Escapism and uplift will be part of the reality offerings, too, with NBC's "Hollywood Game Night" based on cocktail parties at actor-producer Sean Hayes' house. The series, with host Jane Lynch, starts July 11 and will allow a few regular Joes to play pop culture-based games with A-listers like Amy Poehler, Jason Bateman, Martin Short and Kristen Bell.
"It'll be fun to watch celebrities not in rehab," Galinsky said. "And since these parties were actually happening organically, this show's less likely to be a cliché of reality TV."
Classic sketch show "Whose Line Is It Anyway?" gets a revival on the CW, debuting July 16, with actress-comedian Aisha Tyler stepping into shoes previously filled by Drew Carey. Improv masters Wayne Brady, Ryan Stiles and Colin Mochrie return from the original show, with a rotating guest lineup filling out the panel.
Dwayne "The Rock" Johnson hosts a new reality show, "The Hero," coming June 6 to TNT, where contestants have to complete missions that will test "their brains, their brawn and even their morality." ABC's inspirational-aspirational "Extreme Makeover: Weight Loss Edition" returns Tuesday to whittle the waistlines of the overweight.
On opposite ends of the cultural spectrum, two powerhouse cable reality shows, TLC's "Here Comes Honey Boo Boo" and E!'s "Keeping Up wWith the Kardashians" return this summer. The rural Georgia-set "Honey Boo Boo" may offer up a wedding — that would be Mama June and Sugar Bear — after its July 17 kickoff, and "Kardashians" will follow sister Kim's impending motherhood during a season that starts June 2.

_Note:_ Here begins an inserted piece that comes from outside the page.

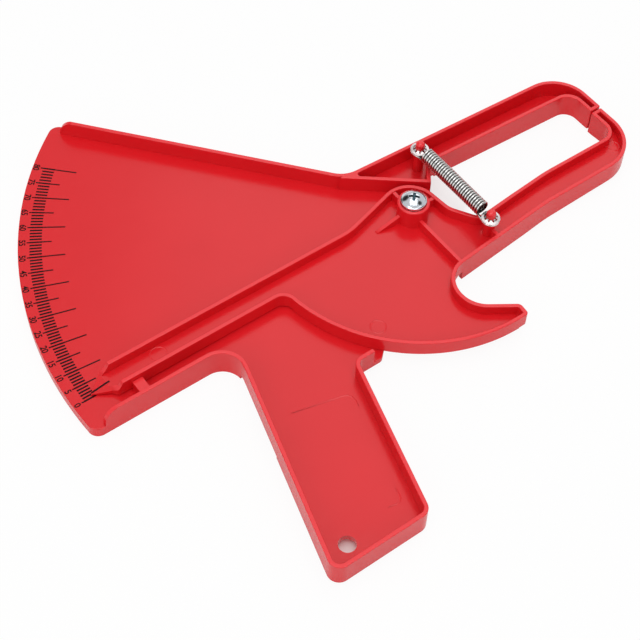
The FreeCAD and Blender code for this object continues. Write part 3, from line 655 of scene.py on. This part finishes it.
def mouldLine(name, path, floorTop, closed, body, p):  # a low ridge, faded out at an open path's ends
    half = p["width"] / 2
    crest = half * p["flat"]
    profile = [(-half, 0.0), (-crest, p["height"]), (crest, p["height"]), (half, 0.0)]
    count, k = len(path), len(profile)
    run = [path[-1], *path, path[0]] if closed else [path[0], *path, path[-1]]
    verts, faces = [], []
    for i, (before, (x, y), after) in enumerate(zip(run, run[1:], run[2:])):
        along = Vector((after[0] - before[0], after[1] - before[1])).normalized()
        fade = 0.0 if not closed and i in (0, count - 1) else 1.0
        for offset, height in profile:
            z = floorTop + height * fade
            verts.append(((x + along.y * offset) * mm, (y - along.x * offset) * mm, z * mm))
    for i in range(count if closed else count - 1):
        j = (i + 1) % count
        faces += [(i * k + m, i * k + m + 1, j * k + m + 1, j * k + m) for m in range(k - 1)]
    line = linkMesh(name, verts, faces, leverRed if body == "lever" else frameRed, smooth=True)
    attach(line, body)


for number, (x, y, radius) in enumerate(mouldMarks["pins"], start=1):
    turns = [2 * math.pi * i / mouldMarks["segments"] for i in range(mouldMarks["segments"])]
    circle = [(x + radius * math.cos(a), y + radius * math.sin(a)) for a in turns]
    mouldLine(f"ejectorRing{number}", circle, leverTop, True, "lever", mouldMarks)
for number, edge in enumerate(mouldMarks["insertEdges"], start=1):
    mouldLine(f"handleInsertEdge{number}", edge, plateTop, False, "frame", mouldMarks)
print("moulding marks added")


# floor, light and camera

# white paper, lit so that it shows nearly white to the camera and still holds a soft shadow
paperFloor = {
    "reach": 3.0,                         # m, half of its side
    "drop": 0.2,                          # mm under the tool
    "colour": "#f4f3f2", "unshadedShare": 0.93, "lit": 0.25,
    "fibre": 1.111, "fibreDepth": 0.02,   # mm
    "shaded": (   # ground seen through the tool: place, radii where the shade is full and ends, share left
        ((-115.0, -107.5), 7.0, 10.0, 0.03),
        ((21.0, 6.0), 11.0, 15.0, 0.72),
    ),
}


def paperMaterial(p):
    mat = newMaterial("paperFloor")
    tree = mat.node_tree
    coords = addNode(tree, "ShaderNodeTexCoord").outputs["Object"]
    fibre = addNode(tree, "ShaderNodeTexNoise", {"Vector": coords, "Scale": 1 / (p["fibre"] * mm)})
    bump = addNode(tree, "ShaderNodeBump", {
        "Height": fibre.outputs["Fac"], "Distance": p["fibreDepth"] * mm})
    paper = addNode(tree, "ShaderNodeBsdfDiffuse", {
        "Color": srgb(p["colour"]), "Normal": bump.outputs["Normal"]})
    glow = addNode(tree, "ShaderNodeEmission", {"Color": (1, 1, 1, 1), "Strength": 1.0})
    seenDirect = addNode(tree, "ShaderNodeLightPath").outputs["Is Camera Ray"]
    unshadedShare = p["unshadedShare"]
    for (x, y), inner, outer, left in p["shaded"]:
        apart = addNode(tree, "ShaderNodeVectorMath", {
            0: coords, 1: (x * mm, y * mm, 0.0)}, operation="DISTANCE")
        fade = addNode(tree, "ShaderNodeMapRange", {
            "Value": apart.outputs["Value"], "From Min": inner * mm, "From Max": outer * mm,
            "To Min": left, "To Max": 1.0})
        shade = addNode(tree, "ShaderNodeMath", {0: fade.outputs["Result"], 1: unshadedShare}, operation="MULTIPLY")
        unshadedShare = shade.outputs[0]
    share = addNode(tree, "ShaderNodeMapRange", {"Value": seenDirect, "To Min": p["lit"], "To Max": unshadedShare})
    mixed = addNode(tree, "ShaderNodeMixShader", {
        0: share.outputs[0], 1: paper.outputs[0], 2: glow.outputs[0]})
    addNode(tree, "ShaderNodeOutputMaterial", {"Surface": mixed.outputs[0]})
    return mat


reach = paperFloor["reach"]
corners = [(-reach, -reach, 0), (reach, -reach, 0), (reach, reach, 0), (-reach, reach, 0)]
floor = linkMesh("floor", corners, [(0, 1, 2, 3)], paperMaterial(paperFloor))
floor.location.z = -paperFloor["drop"] * mm

lamps = {   # places and sizes in m
    "overhead": {"at": (-0.05, -0.06, 1.0), "aim": (0.0, 0.0, 0.0), "size": (0.75, 0.7), "power": 3.45},
    "left": {"at": (-0.9, -0.3, 0.55), "aim": (-0.02, 0.0, 0.0), "size": (0.6, 0.7), "power": 1.8},
    "front": {"at": (0.2, -1.0, 0.6), "aim": (0.0, 0.0, 0.0), "size": (0.9, 0.6), "power": 0.7},
    "back": {"at": (0.65, 0.6, 0.95), "aim": (0.0, 0.0, 0.0), "size": (0.8, 1.0), "power": 1.6},
}
for name, p in lamps.items():
    data = bpy.data.lights.new(name, "AREA")
    data.shape = "RECTANGLE"
    data.size, data.size_y = p["size"]
    data.energy = p["power"]
    lamp = bpy.data.objects.new(name, data)
    lamp.location = p["at"]
    lamp.rotation_euler = (Vector(p["aim"]) - Vector(p["at"])).to_track_quat("-Z", "Y").to_euler()
    bpy.context.scene.collection.objects.link(lamp)

room = {
    "strength": 0.6, "gapLight": 0.03,
    "gaps": (   # direction, then the cosines where it starts and is full
        ((-0.156, 0.854, 0.494), 0.91, 0.96),
        ((0.48, -0.42, 0.77), 0.95, 0.985),
    ),
}


def studioRoom(tree, p):  # an even room with dark gaps between its screens
    toward = addNode(tree, "ShaderNodeTexCoord").outputs["Generated"]
    level = p["strength"]
    for direction, outer, inner in p["gaps"]:
        near = addNode(tree, "ShaderNodeVectorMath", {0: toward, 1: direction}, operation="DOT_PRODUCT")
        fade = addNode(tree, "ShaderNodeMapRange", {
            "Value": near.outputs["Value"], "From Min": outer, "From Max": inner,
            "To Min": 1.0, "To Max": p["gapLight"]})
        gap = addNode(tree, "ShaderNodeMath", {0: fade.outputs["Result"], 1: level}, operation="MULTIPLY")
        level = gap.outputs[0]
    return level


world = bpy.data.worlds.new("studio")
world.use_nodes = True
tree = world.node_tree
tree.nodes.clear()
roomGlow = addNode(tree, "ShaderNodeBackground", {"Color": (1, 1, 1, 1), "Strength": studioRoom(tree, room)})
backdrop = addNode(tree, "ShaderNodeBackground", {"Color": (1, 1, 1, 1), "Strength": 1.0})
seenDirect = addNode(tree, "ShaderNodeLightPath").outputs["Is Camera Ray"]
mixed = addNode(tree, "ShaderNodeMixShader", {0: seenDirect, 1: roomGlow.outputs[0], 2: backdrop.outputs[0]})
addNode(tree, "ShaderNodeOutputWorld", {"Surface": mixed.outputs[0]})
bpy.context.scene.world = world

shot = {
    "place": (-0.288176, -0.306087, 0.493229),
    "right": (0.80705, -0.589896, 0.0263264),
    "down": (-0.460974, -0.657278, -0.596229),
    "ahead": (0.369017, 0.469051, -0.802383),
    "lens": 84.375, "sensor": 36, "near": 0.01, "far": 20,
}
cameraData = bpy.data.cameras.new("camera")
cameraData.lens = shot["lens"]
cameraData.sensor_width = shot["sensor"]
cameraData.clip_start = shot["near"]
cameraData.clip_end = shot["far"]
camera = bpy.data.objects.new("camera", cameraData)
axes = Matrix((shot["right"], [-v for v in shot["down"]], [-v for v in shot["ahead"]])).transposed().to_4x4()
camera.matrix_world = Matrix.Translation(shot["place"]) @ axes
bpy.context.scene.collection.objects.link(camera)
bpy.context.scene.camera = camera
bpy.context.scene.view_settings.view_transform = "Standard"
print("stage set")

Series like these have taken the place of sitcoms and over-the-top melodramas for many viewers, Galinsky said.
"They're not so far from what we used to watch, like 'I Dream of Jeannie' or 'The Beverly Hillbillies' or 'Knots Landing,'" Galinsky said. "Not much has changed about what people like to see on TV, the shows just manifest themselves a little differently."